Historical and Administrative Factors
- Land Tenure Systems: The Permanent Settlement (Zamindari) in Eastern India left a legacy of low agricultural productivity and skewed land distribution compared to the Ryotwari systems in the South.
- Governance Quality: Variations in “Ease of Doing Business” rankings show that states with stable policies and single-window clearances attract significantly more private investment.
Economic Policy and Investment
- Freight Equalization Policy (1952-1993): This historical policy neutralized the natural advantage of mineral-rich Eastern states by subsidizing the transport of coal and iron ore to other parts of India, stifling local industrialization in the East.
- FDI Concentration: Nearly 70% of India’s Foreign Direct Investment is concentrated in just five states: Maharashtra, Karnataka, Gujarat, Delhi, and Tamil Nadu.
Government Initiatives to Tackle Regional Imbalance
The Union Government uses “Fiscal Federalism” and targeted schemes to bridge these gaps.
- Finance Commission Devolution: The 15th Finance Commission uses “Income Distance” as a criterion (45% weightage) to give more funds to poorer states.
- Aspirational Districts Programme: Launched by NITI Aayog in 2018, it focuses on transforming 112 most under-developed districts through real-time monitoring of health, education, and infrastructure.

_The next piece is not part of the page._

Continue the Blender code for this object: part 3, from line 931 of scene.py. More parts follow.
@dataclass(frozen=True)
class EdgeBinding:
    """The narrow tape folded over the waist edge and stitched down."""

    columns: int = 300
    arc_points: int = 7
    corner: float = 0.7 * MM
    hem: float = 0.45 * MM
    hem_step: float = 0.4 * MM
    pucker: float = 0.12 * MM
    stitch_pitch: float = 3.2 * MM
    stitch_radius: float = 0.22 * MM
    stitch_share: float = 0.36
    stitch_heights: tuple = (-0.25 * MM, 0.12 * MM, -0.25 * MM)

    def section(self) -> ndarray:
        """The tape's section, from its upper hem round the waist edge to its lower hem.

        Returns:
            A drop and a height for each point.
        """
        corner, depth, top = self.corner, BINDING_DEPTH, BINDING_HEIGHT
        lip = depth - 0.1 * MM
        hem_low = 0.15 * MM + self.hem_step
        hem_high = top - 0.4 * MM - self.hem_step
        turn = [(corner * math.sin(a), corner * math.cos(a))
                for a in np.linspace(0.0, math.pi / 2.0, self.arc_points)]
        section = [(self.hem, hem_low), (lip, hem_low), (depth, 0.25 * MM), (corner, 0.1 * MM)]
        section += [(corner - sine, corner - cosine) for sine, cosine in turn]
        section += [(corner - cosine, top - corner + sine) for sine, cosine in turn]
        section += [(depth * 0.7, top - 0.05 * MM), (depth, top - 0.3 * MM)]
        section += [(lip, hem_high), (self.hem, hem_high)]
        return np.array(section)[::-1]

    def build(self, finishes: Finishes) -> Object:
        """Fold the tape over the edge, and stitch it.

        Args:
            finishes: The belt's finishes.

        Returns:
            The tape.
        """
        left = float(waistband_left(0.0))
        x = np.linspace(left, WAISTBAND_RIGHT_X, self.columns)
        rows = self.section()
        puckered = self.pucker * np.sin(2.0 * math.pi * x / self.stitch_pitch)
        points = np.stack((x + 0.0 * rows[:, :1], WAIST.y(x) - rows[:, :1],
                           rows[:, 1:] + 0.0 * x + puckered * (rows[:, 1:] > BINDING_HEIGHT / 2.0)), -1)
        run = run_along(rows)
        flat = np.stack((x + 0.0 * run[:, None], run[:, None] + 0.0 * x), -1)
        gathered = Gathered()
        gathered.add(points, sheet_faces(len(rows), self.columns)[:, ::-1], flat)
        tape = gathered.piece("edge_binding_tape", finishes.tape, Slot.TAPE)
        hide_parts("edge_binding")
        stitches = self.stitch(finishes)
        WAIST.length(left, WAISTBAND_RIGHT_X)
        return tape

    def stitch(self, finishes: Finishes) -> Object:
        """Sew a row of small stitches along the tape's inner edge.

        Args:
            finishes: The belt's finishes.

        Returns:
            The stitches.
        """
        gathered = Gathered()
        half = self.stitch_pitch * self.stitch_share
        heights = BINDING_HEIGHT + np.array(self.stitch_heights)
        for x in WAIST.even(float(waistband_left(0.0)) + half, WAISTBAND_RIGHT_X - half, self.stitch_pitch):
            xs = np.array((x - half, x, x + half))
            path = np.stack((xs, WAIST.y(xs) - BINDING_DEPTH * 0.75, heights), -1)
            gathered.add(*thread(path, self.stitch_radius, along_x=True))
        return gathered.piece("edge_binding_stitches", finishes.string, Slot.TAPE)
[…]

- Special Category Status (SCS): Though restricted now, the Gadgil-Mukherjee formula historically provided 90% of central funding as grants to NE and Hill states.

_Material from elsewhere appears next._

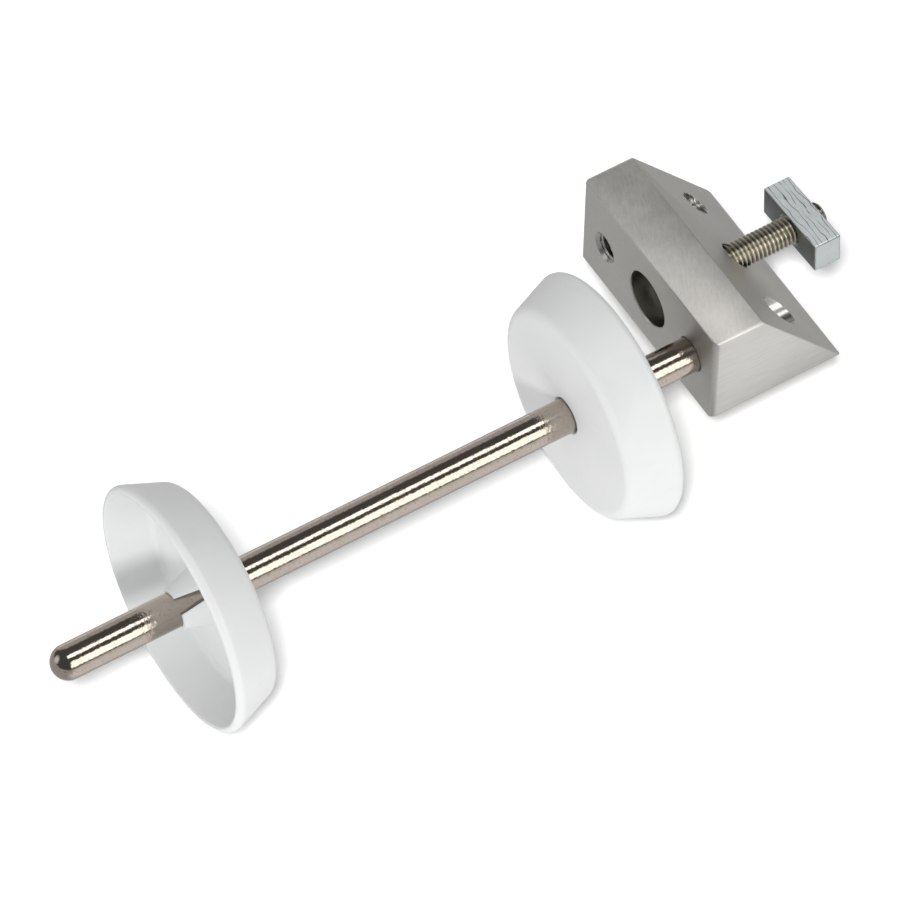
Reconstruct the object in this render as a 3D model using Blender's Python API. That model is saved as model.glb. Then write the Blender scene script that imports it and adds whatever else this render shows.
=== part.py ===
"""Spool holder stand: a clamp block with a rod that carries a spool between two centring cones.

Frame: +Z up, +Y along the clamp screw towards the rail, the rod's free end towards -Y.
The origin is where the clamp screw's axis crosses the block's slanted seat face.
All driving dimensions below are millimetres; MM turns them into metres.
"""
import math

import bmesh
import bpy
from mathutils import Matrix, Vector

MM = 0.001

# Mounting block: a right trapezoid in section, with the slanted seat face at the back.
BLOCK_LENGTH = 40.0
BLOCK_HEIGHT = 20.0
TOP_DEPTH = 9.2
BASE_DEPTH = 25.5
FRONT_Y = -(TOP_DEPTH + BASE_DEPTH) / 2
TOP_BACK_Y = FRONT_Y + TOP_DEPTH
BASE_BACK_Y = FRONT_Y + BASE_DEPTH
CORNER_CHAMFER = 0.8
END_CHAMFER = 0.45
LONG_EDGE_CHAMFER = 0.15
HOLE_PITCH = 13.0
TAPPED_HOLE_X = -HOLE_PITCH
TAPPED_HOLE_Z = -0.6
TAPPED_HOLE_RADIUS = 2.5
TAPPED_MOUTH_RADIUS = 2.9
COUNTERBORE_RADIUS = 5.1
COUNTERBORE_DEPTH = 9.0
CLEARANCE_RADIUS = 2.75
CUT_MARGIN = 5.0

# Rod: pushed into the right-hand bore, with a domed free end.
ROD_RADIUS = 3.0
ROD_FREE_LENGTH = 120.0
ROD_SEATED_LENGTH = 14.0
ROD_X = HOLE_PITCH
ROD_BORE_RADIUS = 3.08
ROD_END_CHAMFER = 0.4
ROD_TIP_Y = FRONT_Y - ROD_FREE_LENGTH
ROD_END_Y = FRONT_Y + ROD_SEATED_LENGTH

# Centring cones: cups with a rounded nose, an open rim and a split, tapered collet hub.
CONE_DEPTH = 9.2
NOSE_RADIUS = 18.6
RIM_RADIUS = 22.2
NOSE_ROUNDING = 2.0
RIM_ROUNDING = 0.7
WALL = 1.6
FLOOR_THICKNESS = 1.8
INNER_FILLET = 1.4
LIP_CHAMFER = 0.35
LIP_DROP = 0.7
CONE_BORE_RADIUS = 3.08
HUB_END_RADIUS = 3.55
HUB_ROOT_RADIUS = 5.1
HUB_LENGTH = 8.4
HUB_FILLET = 0.8
HUB_SLITS = 3
SLIT_MOUTH_WIDTH = 2.8
SLIT_ROOT_WIDTH = 1.3
SLIT_FLOOR_GAP = 0.2
SLIT_MARGIN = 1.2
SLIT_FACING_DEG = 60.0
FRONT_NOSE_Y = FRONT_Y - 89.3
REAR_NOSE_Y = FRONT_Y - 23.9

# Clamp screw: M5 x 25 socket head cap screw, its head sunk in the counterbore.
SCREW_RADIUS = 2.45
SCREW_LENGTH = 25.0
SCREW_TIP_CHAMFER = 0.5
HEAD_RADIUS = 4.25
HEAD_HEIGHT = 5.0
HEAD_CHAMFER = 0.4
SOCKET_ACROSS_FLATS = 4.0
SOCKET_DEPTH = 2.5
SEAT_GAP = 0.05
HEAD_SEAT_Y = FRONT_Y + COUNTERBORE_DEPTH - SEAT_GAP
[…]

- PM-DevINE: The Prime Minister’s Development Initiative for North East Region focuses on funding infrastructure and social development projects specifically for the NE.
- Backward Regions Grant Fund (BRGF): Designed to redress regional imbalances in development by providing financial resources for supplementing and converging existing developmental inflows into identified districts.
Key Concepts for UPSC Prelims
- Gini Coefficient (Regional): Measures the degree of inequality in income distribution across states. A rising Gini indicates widening regional gaps.
- Convergence vs. Divergence: Standard economic theory suggests that poorer states should grow faster to “catch up” (convergence), but in India, high-income states are growing faster, leading to “divergence.”
- PM Gati Shakti: A digital platform aimed at integrated planning and coordinated implementation of infrastructure connectivity projects to reduce regional logistics gaps.
- One District One Product (ODOP): Aims to transform every district into an export hub, promoting balanced regional industrial growth by leveraging local crafts and crops.
Trivia and Facts
- The “Sun-Belt” of India: Refers to the Southern and Western states that have dominated the renewable energy and electronics manufacturing sectors.
- Resource Curse: Also known as the “Paradox of Plenty,” where states like Jharkhand and Odisha, despite having the highest mineral wealth, rank low on Human Development Indices.
- State of Maharashtra: It consistently contributes the highest share (approx. 14-15%) to India’s national GDP.
- Bihar’s Paradox: While Bihar has often recorded high GDP growth rates in recent years, its base remains so low that the absolute gap with leading states continues to widen.